Draw with White, win with Black, was Germany's approach vs. Armenia | photo: Deutscher Schachbund
It was a strange match, since for the first half of it only Gabriel Sargissian looked in trouble. Rasmus Svane won a pawn in a sideline Ian Nepomniachtchi had used to beat Ding Liren in the 2023 World Championship match, and a German win seemed on the cards.
Instead Sargissian eventually survived a 91-move ordeal, but his teammates had perhaps overcompensated for that likely loss and let their positions crumble in the run-up to the time control. Vincent Keymer got to celebrate his birthday with a game that demonstrated just how formidable he's become.
That victory took Keymer above such stars as Jan-Krzysztof Duda, Alexander Grischuk, Shakhriyar Mamedyarov and Maxime Vachier-Lagrave to world no. 17 on the live rating list.

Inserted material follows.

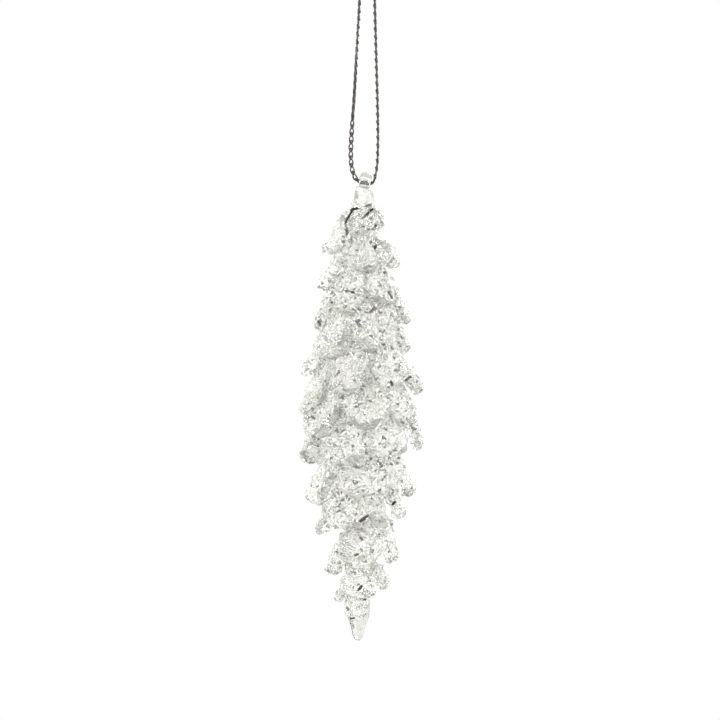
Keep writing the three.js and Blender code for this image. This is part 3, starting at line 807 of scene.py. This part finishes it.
def eye_saddle():
    """A flat, tilted ellipsoid where the ring meets the neck."""
    rows, cols = 19, 36
    fall, turn = np.meshgrid(np.linspace(0, math.pi, rows + 2)[1:-1],
                             2 * math.pi * np.arange(cols) / cols, indexing="ij")
    verts = np.stack([2.6 * np.sin(fall) * np.cos(turn), 3.45 * np.sin(fall) * np.sin(turn),
                      1.15 * np.cos(fall)], -1).reshape(-1, 3)
    verts[:, 2] += -3.05 - math.tan(EYE_TILT) * verts[:, 0]
    verts = np.vstack([verts, [0, 0, -1.9], [0, 0, -4.2]])
    quads = grid_quads(rows, cols)[:, [0, 3, 2, 1]]
    k = np.arange(cols)
    after, last, top = (k + 1) % cols, (rows - 1) * cols, rows * cols
    caps = np.vstack([np.stack([np.full(cols, top), k, after], -1),
                      np.stack([np.full(cols, top + 1), last + after, last + k], -1)])
    return verts, quads, caps


def fuse(piece):
    """Melt the overlapping shells of an object into one smooth surface."""
    remesh = piece.modifiers.new("remesh", "REMESH")
    remesh.mode = "VOXEL"
    remesh.voxel_size = 0.00024  # metres
    relax = piece.modifiers.new("smooth", "SMOOTH")
    relax.factor, relax.iterations = 0.5, 24
    depsgraph = bpy.context.evaluated_depsgraph_get()
    mesh = bpy.data.meshes.new_from_object(piece.evaluated_get(depsgraph))
    piece.modifiers.clear()
    piece.data = mesh
    return mesh


def read_vectors(vertices, field):
    values = np.zeros(len(vertices) * 3)
    vertices.foreach_get(field, values)
    return values.reshape(-1, 3)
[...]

Keymer hasn't always garnered as much attention as fellow prodigies, but right now only Praggnanandhaa is younger and higher-rated.
The immediate focus for Keymer, however, is the European Team Championship, and Germany wrapped up victory with a spectacular win for Matthias Bluebaum, who got to finish with a flourish by sacrificing his queen.
Germany leads four teams by a point, including their round-six opponents, Romania. With top-seeded Azerbaijan suffering a second loss in Round 4, after Croatian GM Ivan Saric beat Teimour Radjabov, Romania is the highest remaining seed. They still haven't lost a single game, and in Round 5 they woke from their slumbers to beat Poland 3-1, with first wins for Richard Rapport (vs. Wojtaszek) and Bogdan-Daniel Deac (who won on time vs. Pawel Teclaf).
Saric beat Radjabov and is performing at a 2900 level | photo: Mark Livshitz, ECU
Serbia has bounced back from a loss to Germany to win their remaining matches, while England seems to have no problems with team spirit.
The other team just a point behind Germany is the Netherlands, who has shrugged off the absence of Anish Giri with a 2867 performance by Jorden van Foreest. His round-five game against Italian GM Daniele Vocaturo was short and sweet, for Dutch fans, with the white queen trapped in just 22 moves.
Much of the focus has been on world number-one Magnus Carlsen, who has continued the thankless task of defending his 2839 rating against 2500 opposition. After a round-four win, he was even gaining rating points...
..but a draw with Black against 2503-rated Moldovan GM Ivan Schitco in round five meant Carlsen was again dropping points for the tournament. He's not going to face higher-rated opposition anytime soon, since Norway scraped only a match draw and is ranked 25th out of 38 teams.
There are future 2500s everywhere! | photo: Mark Livshitz, ECU
France and Azerbaijan have been in a class of their own so far | photo: Mark Livshitz, ECU
Round 4 was also the graveyard of 100-percent records in the Women's event, with co-leaders France and Azerbaijan trading wins in a 2-2 draw. It was France that was on the brink of victory until Pauline Guichard suddenly dropped a piece.
67.Qe6? simply let Gulnar Mammadova grab the f3-knight and escape with a draw
Guichard has won her remaining games, however, while WGM Mitra Hejazipour has scored a remarkable 5/5. Hejazipour, who left Iran after being denied a place on the team for not wearing a hijab, has gained 49 rating points.
France beat Armenia 3.5-0.5 in round five, while Azerbaijan kept pace by edging a 2.5-1.5 win over Germany. Only Bulgaria is within a point, while four teams, including favorites Georgia, are a further point back (full standings).
The standout team among those tied for fourth is Greece, which began the event as the 19th seed. Much of that success is due to 23-year-old Stavroula Tsolakidou, who has more than held her own on the top board.
In round four she won in just 21 moves, but her victory in round five was even more stunning and is our Game of the Day, with annotations by GM Rafael Leitao below. Don't miss perhaps the move of the tournament so far!
Thursday is a rest day in Budva before the final four rounds begin.